D’où vient l’expression « vote utile » ?

La question du « vote utile » est apparue dans le débat politique français après l’élimination du candidat socialiste Lionel Jospin au premier tour de l’élection présidentielle de 2002, selon l’observatoire des médias Acrimed. Favori des sondages, l’ancien Premier ministre avait dû composer avec sept autres candidatures de gauche, n’obtenant au soir du premier tour que 16,18 % des voix, derrière Jacques Chirac (19,88 %) et Jean-Marie Le Pen (16,86 %). Dans une enquête publiée en 2019, Acrimed note que le terme « vote utile » n’a été utilisé que 39 fois par les médias lors de la campagne présidentielle de 2002, contre 1 075 fois en 2007, 1 068 fois en 2012 et 1 503 fois en 2017.

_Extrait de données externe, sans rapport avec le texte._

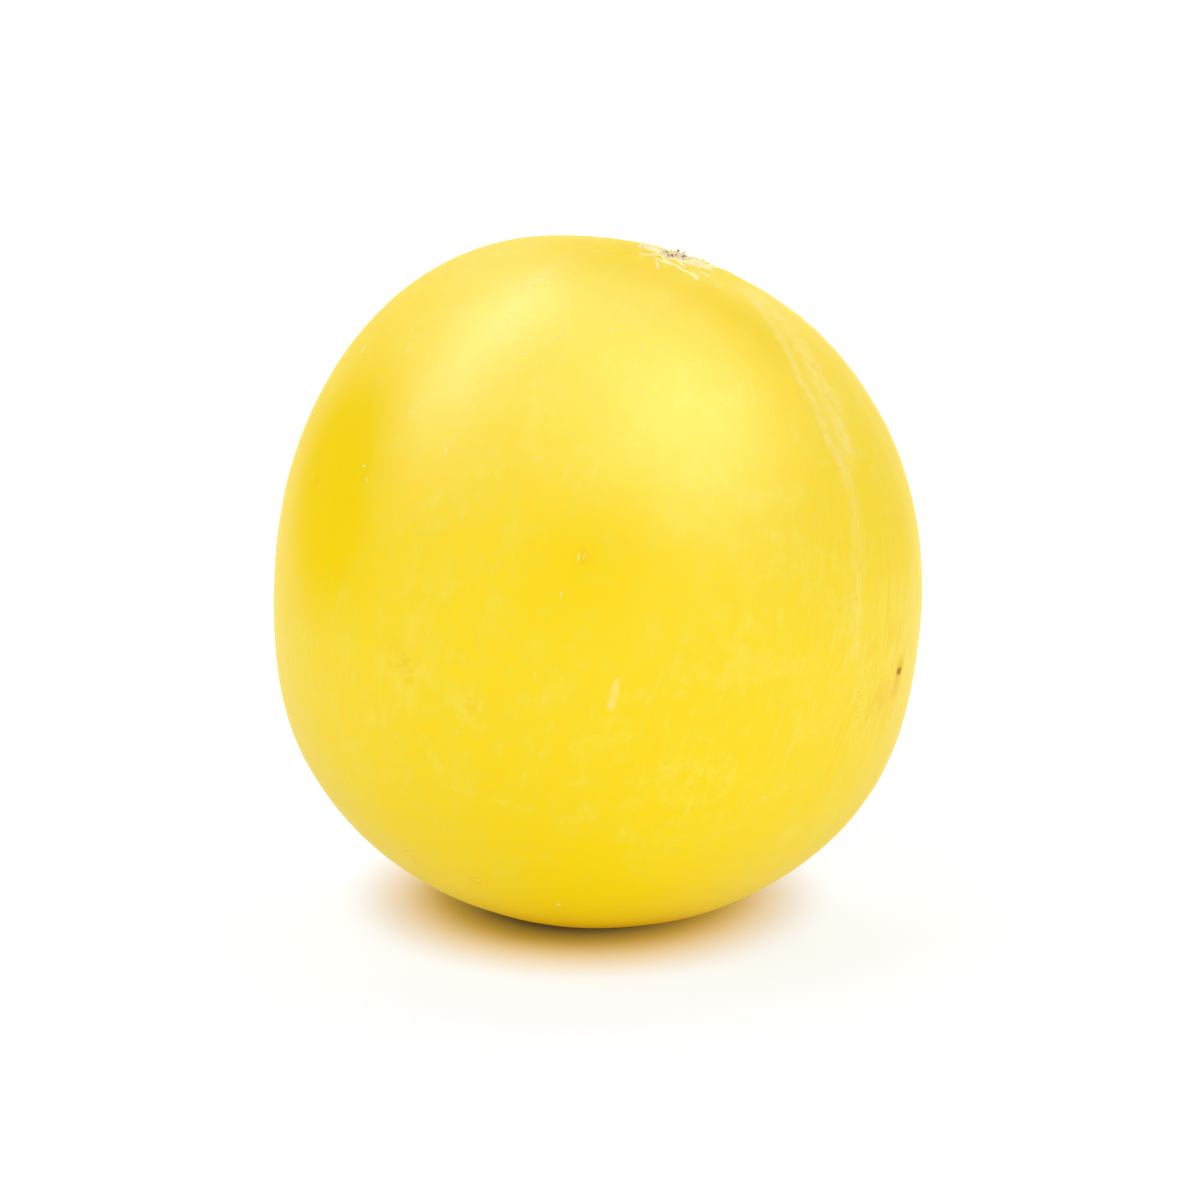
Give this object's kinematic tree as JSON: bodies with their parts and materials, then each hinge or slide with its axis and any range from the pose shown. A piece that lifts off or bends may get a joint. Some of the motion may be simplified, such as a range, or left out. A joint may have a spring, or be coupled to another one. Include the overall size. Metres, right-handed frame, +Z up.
{
  "type": "honeydew melon",
  "caption": "Whole yellow honeydew melon, smooth waxy rind with faint broad lobes, corky stem scar and blossom scar, standing on a small flat spot.",
  "frame": {"origin": "middle of the small flat spot that the melon rests on", "axes": "+Z up, square to the flat spot; +X to the right and -Y towards the viewer of the picture; the stem leans 13 degrees from +Z, to the right"},
  "size_m": [0.1549, 0.1576, 0.1643],
  "materials": {
    "rind": "satin",
    "cork": "matte"
  },
  "bodies": {
    "root": {"melon": "rind"}
  },
  "joints": []
}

Le concept est simple : il s’agit pour un électeur de voter pour le candidat de sa famille politique le mieux placé dans les sondages afin de lui assurer une qualification au second tour, plutôt que de voter par conviction pour un autre candidat, dont les chances d’accéder au second tour son quasi nulles – le but étant d’éviter une dispersion des voix, comme ce fut le cas en 2002 pour la gauche.

Est-il utile d’appeler au vote utile ?

En 2017, Jean-Luc Mélenchon avait pleinement profité du vote utile pour finir avec 19,58 % des suffrages, tandis que le candidat socialiste d’alors, Benoît Hamon, ne recueillait que 6,36 % des voix. Pour accéder au second tour de la présidentielle de 2022, le député des Bouches-du-Rhône sait qu’il a besoin d’une dynamique similaire, détaillée par une récente note de la Fondation Jean Jaurès. Convaincre les électeurs hésitants de voter pour lui même s’il ne représente pas leur choix de cœur est donc primordial pour le candidat insoumis.

La même logique est à l’œuvre chez Marine Le Pen, qui a besoin de réduire au maximum le score d’Éric Zemmour, autre candidat d’extrême droite. Son objectif semble en passe de se réaliser : alors que les deux candidats étaient encore proches dans les sondages à la mi-février, leurs courbes ont depuis pris des chemins inverses, Marine Le Pen dépassant désormais les 20 % d’intentions de vote, Éric Zemmour se situant sous les 10 %.